PGO sends request to SBU on FSB involvement in Maidan shootings – Bahanets
The Prosecutor General’s Office of Ukraine (PGO) has sent a written request to the Security Service of Ukraine (SBU) for information of the involvement of the Russian Federal Security Service (FSB) and Russian President Vladimir Putin’s aid Vladislav Surkov in the shooting of protestors on Maidan Nezalezhnosti in Kyiv, Deputy Prosecutor General of Ukraine Oleksiy Bahanets has said.
The request was sent “a few days ago,” and the SBU hasn’t responded yet, Bahanets told Interfax-Ukraine on Wednesday. “If he [SBU Chief] has posted such information, then please send us the materials, based on which you announced such information,” Bahanets said.

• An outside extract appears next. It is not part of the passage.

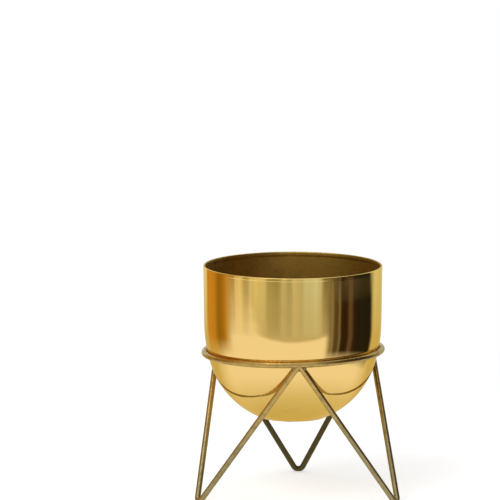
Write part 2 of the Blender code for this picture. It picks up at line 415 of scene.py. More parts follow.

In addition, the Deputy Prosecutor General noted that the materials related to the criminal proceedings into the shooting which he had seen was mentioned neither Surkov or the FSB.
He said that he was familiar with the information spread by the media, “but we don’t have anything like that in the materials of the criminal proceedings.”
As reported, on February 18, SBU chief Valentyn Nalyvaichenko said that Surkov was involved in controlling snipers who shot at demonstrators during the mass protests in February 2014. The SBU chief also said that in late 2013 – early 2014 three groups of FSB employees came to Kyiv to organize the dispersal of protestors.
According to him, former employees of the Alpha special police force had revealed during interrogation where the snipers who shot at protesters and law enforcement officers were placed.
“Investigators have their names, ranks, copies of passports, the dates of their entry and exit, they know which means of communication they used, which offices they attended, and how the aide to President Putin, Surkov, gave them orders in Kyiv…” Nalyvaichenko said.